Josep Maria Gonzalvo

Personal information
- Full name: Josep Maria Gonzalvo Solà
- Date of birth: 3 February 1959 (age 66)
- Place of birth: Barcelona, Spain

Managerial career
- Years: Team
- Almenar
- Balaguer
- Calafell
- Horta
- Santboià
- 1996–1997: Barcelona C
- 1997–2001: Barcelona B
- 2002–2004: Reus
- 2004–2005: Figueres
- 2005: Mataró

= Josep Maria Gonzalvo =

Spanish football manager (born 1959)

Josep Maria Gonzalvo Solà (born 3 February 1959) is a Spanish football manager.

==Football career==
Born in Barcelona, Catalonia, Gonzalvo began his career with Almenar CF. After being subsequently in charge of CF Balaguer, CF Calafell, UA Horta and FC Santboià, he joined FC Barcelona in 1996, being initially appointed manager of the C-team in Tercera División.

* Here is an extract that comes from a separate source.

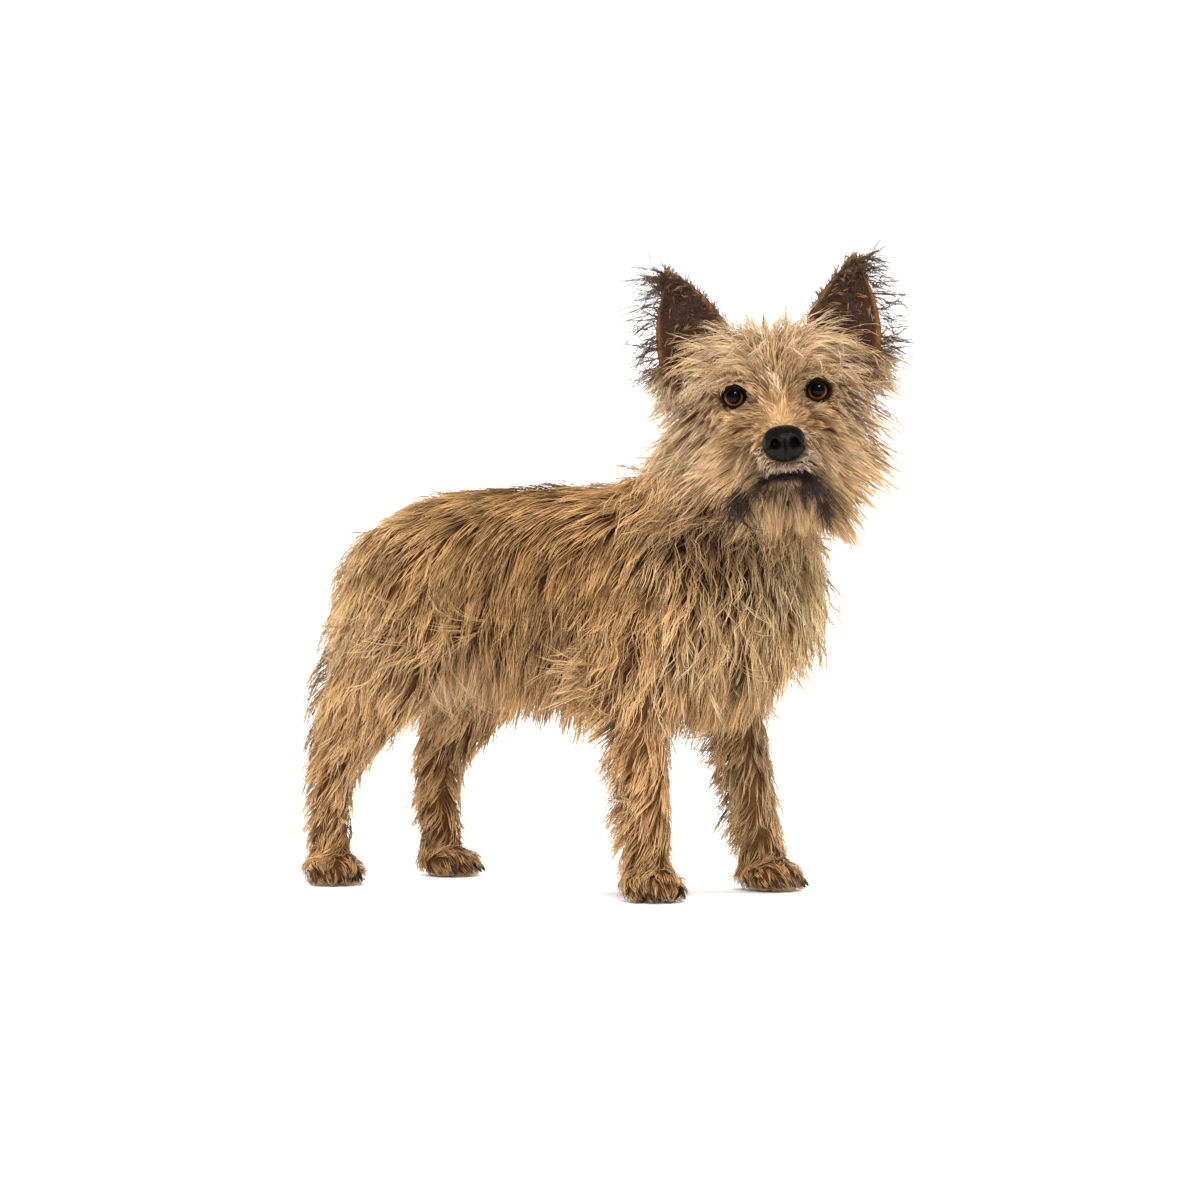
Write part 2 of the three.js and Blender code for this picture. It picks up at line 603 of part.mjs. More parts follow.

Gonzalvo achieved promotion with the C-side, but the relegation of the reserves impeded their promotion to Segunda División B. In 1997, he was named manager of the latter team, also in the third division.

Gonzalvo achieved promotion to the second division in his first season, but suffered immediate relegation. On 29 October 2002, he was appointed manager of CF Reus Deportiu in the third division, suffering team relegation but achieving immediate promotion.

On 22 June 2004, Gonzalvo was appointed in charge of third division side UE Figueres. On 19 October of the following year, he was named at the helm of CE Mataró in the fourth division.